In other words, one honest signal generates trust in countless unverifiable pieces of information. In economist Michael Spence’s signaling theory, signals that can’t be faked because they’re costly have value—this is exactly that.
What’s even more noteworthy is that this trust generates repeat transactions. In game theory’s “repeated games,” while betrayal is rational in one-time transactions, cooperation becomes the optimal strategy in ongoing relationships.
A merchant who discloses “losses” is proving they’re taking a long-term strategy.
Modern systems like Amazon reviews displaying low ratings too, or subscription companies emphasizing how easy it is to cancel, operate on the same principle.
Short-term disadvantageous information disclosure accumulates invisible assets called trust, which then converts into tangible assets like a “storehouse.” This proverb brilliantly captures the essence of this information strategy.
Lessons for Today
Modern society is filled with an atmosphere that doesn’t tolerate failure. On social media, only success stories get shared, and failures are treated as things to hide. However, this proverb conveys a teaching we should take to heart precisely because we live in such times.

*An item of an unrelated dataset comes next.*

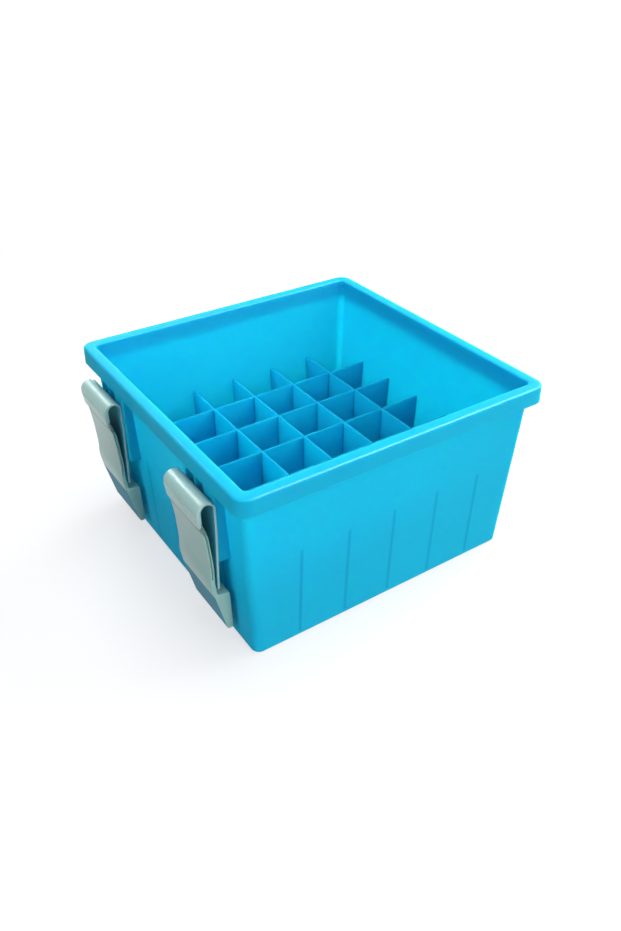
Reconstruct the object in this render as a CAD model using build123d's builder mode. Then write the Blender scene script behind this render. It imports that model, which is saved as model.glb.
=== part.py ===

If you’re facing losses or failures right now, that time is never wasted. Rather, it’s a valuable investment for future success. What matters is your attitude toward learning from that experience.
Specifically, take time to stop and reflect when you fail. What didn’t work well, and how can you improve next time? This process of introspection accumulates as solid wisdom within you.
A perspective that doesn’t judge based only on immediate gains and losses is also important. Even if there’s no profit now, if you can think of it as an investment in building trust, it’s planting seeds for the future.
Have the composure to look toward long-term growth without getting overly excited or disappointed by short-term results.
Not challenging yourself out of fear of failure is the greatest loss. Losses and cost prices—everything is material for building a storehouse. Believe that all your experiences will eventually become great wealth, and take that step forward.